Early morning rise and we have a plane to catch. Yogurt from yesterday with some muesli and bananas goes a long way for breakfast. Tuk-tuk’s not on time, but hey- we got plenty of time.
Check in and security on the airport is a breeze and we board a very modern plane. Modern enough to not have no “no smoking” signals, but a signal for not using electronic equipment instead. We’re barely airborne before we’re descending towards Vientiane. Twelve hours in bus on bad roads, or forty minutes flight… It was a easy choice.
We pick up our large bags from our previous hotel and go to the new one. They have an early checkout and the Manager makes housekeeping prioritize our room and we get it even though it’s just 8:30. That’s a service we can enjoy.
We relax a bit before heading out. We have no plans today except one: Send stuff back home. The knife I made yesterday, among them.
Finding the post office should be relatively easy with the help of Google maps, but that doesn’t help so much when they have moved. The local people are very weary of not losing face and will send you in any direction instead of actually admitting they’re clueless. “Yes, no, right, left” in the same sentence is not uncommon. Finally we find a man with both knowledge and English skills. He guides us right and the process of another package is starting.
The lady helping us with the packing is a tape pro. She uses about half a roll of tape to wrap up the knife. Guess I’m not the only one who’s sent something like that home. The package costs more than double of what I paid for making the knife. But hey, the Beast needs to go home. Dad, I sent it to you. Please unwrap it and check that it’s not rusty. If it is – oil it up for me, will ‘ya? Thanks.
We got lunch at a little street shop. Pork and rice. Cheap, but in so small portions we needed two of them.
The rest of the day was relaxed. Coffee and banana bread at Joma, then an afternoon nap followed by a great dinner.

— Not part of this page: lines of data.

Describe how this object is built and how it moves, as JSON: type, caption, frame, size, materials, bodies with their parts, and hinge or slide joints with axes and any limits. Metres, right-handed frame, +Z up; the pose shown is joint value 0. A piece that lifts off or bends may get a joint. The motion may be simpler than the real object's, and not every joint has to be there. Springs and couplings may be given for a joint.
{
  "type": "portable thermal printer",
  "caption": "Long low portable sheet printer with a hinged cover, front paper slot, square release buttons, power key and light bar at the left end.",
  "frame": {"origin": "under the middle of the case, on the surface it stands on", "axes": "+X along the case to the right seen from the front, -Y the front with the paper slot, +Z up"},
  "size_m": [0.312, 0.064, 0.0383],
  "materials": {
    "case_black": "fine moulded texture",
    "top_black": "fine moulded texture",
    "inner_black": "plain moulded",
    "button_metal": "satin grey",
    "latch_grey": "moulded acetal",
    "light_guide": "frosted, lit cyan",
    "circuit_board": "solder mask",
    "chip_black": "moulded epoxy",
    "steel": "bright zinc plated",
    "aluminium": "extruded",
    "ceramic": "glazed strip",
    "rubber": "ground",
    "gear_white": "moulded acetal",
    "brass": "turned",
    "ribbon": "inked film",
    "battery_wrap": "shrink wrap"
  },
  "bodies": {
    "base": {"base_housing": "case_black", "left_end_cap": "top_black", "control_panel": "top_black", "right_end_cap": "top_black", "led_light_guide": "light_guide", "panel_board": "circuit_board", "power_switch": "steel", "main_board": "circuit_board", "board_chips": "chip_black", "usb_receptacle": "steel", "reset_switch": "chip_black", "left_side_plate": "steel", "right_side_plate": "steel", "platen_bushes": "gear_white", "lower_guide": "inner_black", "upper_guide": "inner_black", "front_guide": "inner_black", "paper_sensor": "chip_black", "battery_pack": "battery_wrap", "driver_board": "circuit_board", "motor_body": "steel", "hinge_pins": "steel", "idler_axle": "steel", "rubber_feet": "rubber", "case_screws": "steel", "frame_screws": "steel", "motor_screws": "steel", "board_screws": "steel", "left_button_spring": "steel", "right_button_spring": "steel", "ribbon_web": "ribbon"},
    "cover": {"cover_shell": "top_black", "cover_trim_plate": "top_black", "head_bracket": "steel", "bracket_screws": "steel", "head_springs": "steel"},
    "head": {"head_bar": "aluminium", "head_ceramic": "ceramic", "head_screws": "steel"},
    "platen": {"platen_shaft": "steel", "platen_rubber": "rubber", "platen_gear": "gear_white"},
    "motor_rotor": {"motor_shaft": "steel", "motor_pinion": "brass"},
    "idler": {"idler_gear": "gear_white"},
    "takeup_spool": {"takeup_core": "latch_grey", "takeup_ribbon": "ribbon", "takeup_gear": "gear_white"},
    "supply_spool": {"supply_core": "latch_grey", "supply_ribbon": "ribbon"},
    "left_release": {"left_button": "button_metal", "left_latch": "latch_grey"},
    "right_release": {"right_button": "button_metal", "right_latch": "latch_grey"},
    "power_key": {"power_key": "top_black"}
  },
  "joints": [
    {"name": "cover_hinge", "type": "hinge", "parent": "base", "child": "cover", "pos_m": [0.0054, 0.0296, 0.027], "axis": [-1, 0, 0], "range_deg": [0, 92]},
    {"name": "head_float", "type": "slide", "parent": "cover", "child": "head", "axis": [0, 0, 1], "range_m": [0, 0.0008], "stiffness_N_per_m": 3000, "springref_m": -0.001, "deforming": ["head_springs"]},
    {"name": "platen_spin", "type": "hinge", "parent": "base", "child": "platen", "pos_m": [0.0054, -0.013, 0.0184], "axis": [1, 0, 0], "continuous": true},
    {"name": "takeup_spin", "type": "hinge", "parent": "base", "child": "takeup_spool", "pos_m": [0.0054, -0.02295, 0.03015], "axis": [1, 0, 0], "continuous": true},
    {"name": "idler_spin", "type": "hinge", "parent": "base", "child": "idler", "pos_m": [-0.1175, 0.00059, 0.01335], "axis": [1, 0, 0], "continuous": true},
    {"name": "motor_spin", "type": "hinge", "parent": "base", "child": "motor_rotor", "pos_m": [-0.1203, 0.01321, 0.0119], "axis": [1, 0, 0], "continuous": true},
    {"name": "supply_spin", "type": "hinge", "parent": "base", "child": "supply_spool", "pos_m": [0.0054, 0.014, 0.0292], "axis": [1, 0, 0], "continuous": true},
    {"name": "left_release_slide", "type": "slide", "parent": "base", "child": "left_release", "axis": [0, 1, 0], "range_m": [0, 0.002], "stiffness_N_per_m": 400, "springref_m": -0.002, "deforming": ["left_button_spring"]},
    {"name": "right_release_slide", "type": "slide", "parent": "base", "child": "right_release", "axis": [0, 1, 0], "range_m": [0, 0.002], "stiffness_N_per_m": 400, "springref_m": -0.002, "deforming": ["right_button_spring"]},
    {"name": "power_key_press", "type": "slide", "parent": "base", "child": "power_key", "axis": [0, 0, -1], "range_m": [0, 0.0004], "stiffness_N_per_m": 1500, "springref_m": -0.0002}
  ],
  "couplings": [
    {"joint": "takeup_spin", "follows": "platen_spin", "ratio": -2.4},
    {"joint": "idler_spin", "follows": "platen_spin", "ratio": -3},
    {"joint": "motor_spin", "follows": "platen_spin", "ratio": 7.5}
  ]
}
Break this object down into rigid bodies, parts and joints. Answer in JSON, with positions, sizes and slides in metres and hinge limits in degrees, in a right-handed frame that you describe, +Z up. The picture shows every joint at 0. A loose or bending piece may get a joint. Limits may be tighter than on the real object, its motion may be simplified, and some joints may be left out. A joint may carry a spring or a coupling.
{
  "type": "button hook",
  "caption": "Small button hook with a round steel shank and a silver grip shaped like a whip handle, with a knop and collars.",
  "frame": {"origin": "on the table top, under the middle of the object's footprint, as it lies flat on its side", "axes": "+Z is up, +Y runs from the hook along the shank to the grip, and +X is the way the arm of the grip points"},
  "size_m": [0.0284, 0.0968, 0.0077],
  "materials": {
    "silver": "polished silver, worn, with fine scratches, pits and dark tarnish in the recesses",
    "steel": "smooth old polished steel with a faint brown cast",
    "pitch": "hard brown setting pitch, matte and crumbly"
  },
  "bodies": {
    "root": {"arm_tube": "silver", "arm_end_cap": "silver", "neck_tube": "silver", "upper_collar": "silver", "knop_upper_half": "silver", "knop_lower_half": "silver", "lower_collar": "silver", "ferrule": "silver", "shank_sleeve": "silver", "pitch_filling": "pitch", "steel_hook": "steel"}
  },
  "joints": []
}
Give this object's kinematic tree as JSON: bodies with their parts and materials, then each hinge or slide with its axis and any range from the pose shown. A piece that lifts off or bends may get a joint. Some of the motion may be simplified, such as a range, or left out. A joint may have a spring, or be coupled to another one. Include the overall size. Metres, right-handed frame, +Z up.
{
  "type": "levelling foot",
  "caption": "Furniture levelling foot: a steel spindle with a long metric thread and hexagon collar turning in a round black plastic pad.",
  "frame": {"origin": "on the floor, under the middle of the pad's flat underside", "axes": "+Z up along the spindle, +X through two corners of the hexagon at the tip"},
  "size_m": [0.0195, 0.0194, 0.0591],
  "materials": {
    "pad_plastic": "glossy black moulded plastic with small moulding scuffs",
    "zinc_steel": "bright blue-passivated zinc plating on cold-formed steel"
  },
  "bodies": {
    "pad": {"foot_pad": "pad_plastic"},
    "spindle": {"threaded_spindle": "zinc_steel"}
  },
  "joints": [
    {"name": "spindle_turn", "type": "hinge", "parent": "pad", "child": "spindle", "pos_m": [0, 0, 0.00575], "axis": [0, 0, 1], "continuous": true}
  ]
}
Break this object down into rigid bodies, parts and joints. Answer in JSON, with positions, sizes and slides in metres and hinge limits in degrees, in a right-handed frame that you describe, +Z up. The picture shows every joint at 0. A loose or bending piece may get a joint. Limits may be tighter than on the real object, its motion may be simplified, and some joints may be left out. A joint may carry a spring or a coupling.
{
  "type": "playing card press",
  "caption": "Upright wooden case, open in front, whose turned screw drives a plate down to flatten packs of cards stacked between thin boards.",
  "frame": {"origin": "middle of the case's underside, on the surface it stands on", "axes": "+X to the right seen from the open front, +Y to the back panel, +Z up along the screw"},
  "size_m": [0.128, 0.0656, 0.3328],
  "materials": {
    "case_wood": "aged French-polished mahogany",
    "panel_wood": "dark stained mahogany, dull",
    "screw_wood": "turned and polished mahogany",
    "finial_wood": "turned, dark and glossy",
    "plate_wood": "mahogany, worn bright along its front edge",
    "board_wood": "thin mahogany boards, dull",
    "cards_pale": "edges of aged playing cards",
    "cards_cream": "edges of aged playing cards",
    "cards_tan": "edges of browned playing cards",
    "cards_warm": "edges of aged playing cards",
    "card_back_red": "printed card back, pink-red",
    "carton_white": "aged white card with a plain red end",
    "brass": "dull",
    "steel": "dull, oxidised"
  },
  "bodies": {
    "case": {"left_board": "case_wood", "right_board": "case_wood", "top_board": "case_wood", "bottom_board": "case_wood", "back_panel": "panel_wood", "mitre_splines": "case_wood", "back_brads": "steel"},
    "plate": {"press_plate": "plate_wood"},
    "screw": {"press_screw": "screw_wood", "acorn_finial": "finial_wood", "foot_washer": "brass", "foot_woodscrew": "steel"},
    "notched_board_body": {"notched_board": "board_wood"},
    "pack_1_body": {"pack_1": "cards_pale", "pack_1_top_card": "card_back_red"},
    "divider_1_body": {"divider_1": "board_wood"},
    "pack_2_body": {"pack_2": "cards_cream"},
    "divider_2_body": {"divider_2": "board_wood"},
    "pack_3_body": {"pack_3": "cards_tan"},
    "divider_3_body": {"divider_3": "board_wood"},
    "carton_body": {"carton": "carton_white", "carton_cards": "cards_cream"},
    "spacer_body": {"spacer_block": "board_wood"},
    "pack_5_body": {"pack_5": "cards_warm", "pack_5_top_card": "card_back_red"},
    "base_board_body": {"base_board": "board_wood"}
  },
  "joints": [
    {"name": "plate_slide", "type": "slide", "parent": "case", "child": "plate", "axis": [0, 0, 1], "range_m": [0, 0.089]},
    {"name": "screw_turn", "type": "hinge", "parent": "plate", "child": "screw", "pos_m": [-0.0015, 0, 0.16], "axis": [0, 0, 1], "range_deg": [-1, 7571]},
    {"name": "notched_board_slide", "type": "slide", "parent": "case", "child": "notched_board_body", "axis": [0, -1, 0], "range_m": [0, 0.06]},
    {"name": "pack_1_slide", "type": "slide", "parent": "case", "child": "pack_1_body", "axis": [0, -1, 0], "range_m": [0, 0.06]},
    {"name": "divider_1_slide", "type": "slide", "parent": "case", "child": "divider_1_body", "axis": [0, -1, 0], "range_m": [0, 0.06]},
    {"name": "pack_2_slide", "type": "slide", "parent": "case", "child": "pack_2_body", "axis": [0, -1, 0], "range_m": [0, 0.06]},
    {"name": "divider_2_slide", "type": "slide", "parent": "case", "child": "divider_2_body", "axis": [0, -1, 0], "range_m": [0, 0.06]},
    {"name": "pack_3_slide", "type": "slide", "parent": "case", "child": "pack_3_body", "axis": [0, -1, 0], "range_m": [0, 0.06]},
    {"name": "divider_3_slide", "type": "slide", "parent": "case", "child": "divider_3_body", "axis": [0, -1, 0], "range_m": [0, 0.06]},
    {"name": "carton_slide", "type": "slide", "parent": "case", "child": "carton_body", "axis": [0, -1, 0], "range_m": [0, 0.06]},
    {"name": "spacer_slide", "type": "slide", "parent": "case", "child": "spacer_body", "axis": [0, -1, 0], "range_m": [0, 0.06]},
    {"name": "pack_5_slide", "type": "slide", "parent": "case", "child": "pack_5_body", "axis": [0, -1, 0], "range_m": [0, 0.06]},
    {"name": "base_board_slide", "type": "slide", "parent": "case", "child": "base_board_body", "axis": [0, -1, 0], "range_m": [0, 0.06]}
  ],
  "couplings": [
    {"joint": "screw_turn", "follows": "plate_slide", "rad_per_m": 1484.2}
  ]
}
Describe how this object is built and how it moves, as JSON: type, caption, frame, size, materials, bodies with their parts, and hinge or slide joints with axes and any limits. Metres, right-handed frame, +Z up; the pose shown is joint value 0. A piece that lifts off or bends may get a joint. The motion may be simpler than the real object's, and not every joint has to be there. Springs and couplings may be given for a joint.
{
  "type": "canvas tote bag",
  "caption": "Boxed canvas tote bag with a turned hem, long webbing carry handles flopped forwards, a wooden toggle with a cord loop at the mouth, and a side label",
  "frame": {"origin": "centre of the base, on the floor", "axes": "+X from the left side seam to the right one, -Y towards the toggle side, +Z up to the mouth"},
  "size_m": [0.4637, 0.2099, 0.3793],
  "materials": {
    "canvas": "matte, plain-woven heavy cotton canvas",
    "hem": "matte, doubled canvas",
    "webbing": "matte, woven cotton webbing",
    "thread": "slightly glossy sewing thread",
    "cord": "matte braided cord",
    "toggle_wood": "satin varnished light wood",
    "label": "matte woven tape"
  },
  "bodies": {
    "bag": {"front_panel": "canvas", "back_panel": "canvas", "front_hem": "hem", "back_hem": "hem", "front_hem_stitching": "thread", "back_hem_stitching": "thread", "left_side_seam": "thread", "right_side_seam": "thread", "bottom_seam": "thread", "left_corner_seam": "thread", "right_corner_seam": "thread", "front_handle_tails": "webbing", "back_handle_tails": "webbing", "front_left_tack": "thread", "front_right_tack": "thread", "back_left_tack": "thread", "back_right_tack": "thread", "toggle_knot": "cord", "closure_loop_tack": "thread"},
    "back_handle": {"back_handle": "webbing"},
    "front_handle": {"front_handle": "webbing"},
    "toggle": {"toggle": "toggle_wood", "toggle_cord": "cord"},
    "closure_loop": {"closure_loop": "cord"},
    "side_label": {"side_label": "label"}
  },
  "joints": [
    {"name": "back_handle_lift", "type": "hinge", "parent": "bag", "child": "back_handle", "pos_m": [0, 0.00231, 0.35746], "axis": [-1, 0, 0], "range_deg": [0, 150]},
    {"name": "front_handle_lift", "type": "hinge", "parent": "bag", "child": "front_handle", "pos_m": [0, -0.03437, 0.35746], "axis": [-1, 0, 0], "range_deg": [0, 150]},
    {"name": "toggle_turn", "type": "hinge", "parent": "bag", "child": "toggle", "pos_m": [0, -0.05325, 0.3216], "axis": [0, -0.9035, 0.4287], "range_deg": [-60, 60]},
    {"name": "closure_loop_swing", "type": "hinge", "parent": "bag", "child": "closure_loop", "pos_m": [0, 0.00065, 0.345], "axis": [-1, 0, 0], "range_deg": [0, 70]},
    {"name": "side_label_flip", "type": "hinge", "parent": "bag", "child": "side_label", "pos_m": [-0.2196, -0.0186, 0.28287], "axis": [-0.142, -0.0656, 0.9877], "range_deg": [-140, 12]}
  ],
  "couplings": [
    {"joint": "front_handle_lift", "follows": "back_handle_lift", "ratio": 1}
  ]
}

Before dinner we walked to the riverside and watched the sunset. A brilliant red sun went down and we, and hundreds of others, watched it. Then the music started to play. “Livin’ la vida loca”, with Ricky Martins boomed out of under-dimensioned speakers. More and more people came along and suddenly they all broke out in aerobic moves. Katja went along, of course, and joined in on the moves. A lady was in front and gave commands, in Laotian, but they were easy enough to follow. Young, old, men, women and one in wheelchair moved along. I took pictures and smiled. And as a fun fact; there were several of these classes along the riverside. Thanks for warning us, Arild!
We had spotted a French restaurant that made couscous every Friday and Saturday. Katja had that while I had a great local steak. A brilliant ending to our time in Laos. This country has showed itself off in a beautiful way. If you want to see it while it’s still relatively fresh GO NOW! The Chinese are connecting a railway into this country and I think that will change it for ever. And I do not mean that in a positive way.
You know, you teach. You do not know, you learn.